7.5.15

so long, farewell, auch wiedersehen, goodbye

i began this blog in 2009. i met a group of women in graduate school, some of whom had blogs. i began my own in an effort to channel some of their chicness and devil may care attitude. those women are trendsetters so needless to say their blogs are long gone. but here i am, six years later.

for me, blogging was an outlet for inspiration, and provided a sense of community. but as many have recognized, that online community is changing and waning. without a huge dedicated following and commentary (as found on enJOY itcup of jo etc), writing online can feel like speaking to dead air. and that's fine for some people, but i've never been very good at keeping a journal or diary because i like the feedback - the exchange of ideas.

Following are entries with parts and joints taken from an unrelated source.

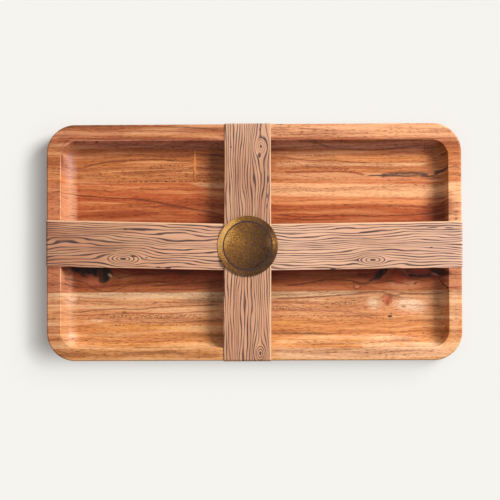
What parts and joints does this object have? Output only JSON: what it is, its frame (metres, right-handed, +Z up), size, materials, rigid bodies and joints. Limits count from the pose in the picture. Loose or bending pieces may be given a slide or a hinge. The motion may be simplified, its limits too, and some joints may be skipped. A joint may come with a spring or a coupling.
{
  "type": "appetizer tray",
  "caption": "Rectangular wooden serving tray with a coved recess, bound crosswise by paper bands that a round foil seal closes.",
  "frame": {"origin": "under the middle of the tray, on the surface that it stands on", "axes": "+X along the tray to its right end, +Y to its back, +Z up out of the recess"},
  "size_m": [0.3572, 0.2042, 0.0242],
  "materials": {
    "acacia_orange": "oiled, satin",
    "acacia_red": "oiled, satin",
    "acacia_dark": "oiled, satin",
    "acacia_light": "oiled, satin",
    "printed_kraft_paper": "matt, printed with wood-grain lines",
    "antique_gold_foil": "mottled antique foil, half gloss"
  },
  "bodies": {
    "root": {"back_stave": "acacia_orange", "mid_back_stave": "acacia_red", "mid_front_stave": "acacia_dark", "front_stave": "acacia_light", "long_band": "printed_kraft_paper", "short_band": "printed_kraft_paper", "seal": "antique_gold_foil"}
  },
  "joints": []
}
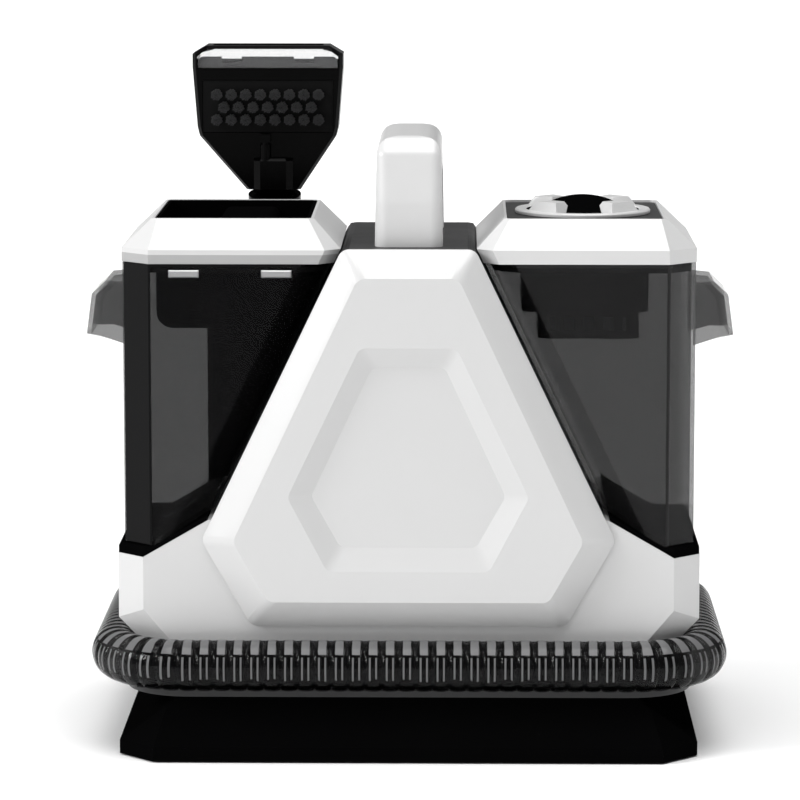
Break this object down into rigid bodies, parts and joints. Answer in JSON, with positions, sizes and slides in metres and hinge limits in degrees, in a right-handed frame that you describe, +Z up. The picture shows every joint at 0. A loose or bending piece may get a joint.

i think for a long time i felt that having this blog was a necessary part of my stationery business. and that's frightening to think that i might lose sales as a result of closing up shop here. although admittedly, i haven't been posting much since jack was born (over a year now!) and my shop sales have remained the same (even a bit better).

and of course, technology and social media is changing as well. right now i'm enjoying the bite-size sharing style of instagram. and maybe in a few years instagram will be something else, or it will be the same and we will be somewhere else. but for now it provides that connection and outlet that i need without being a commitment (and blogging is a commitment, posting requires passion and consistency in order to be successful).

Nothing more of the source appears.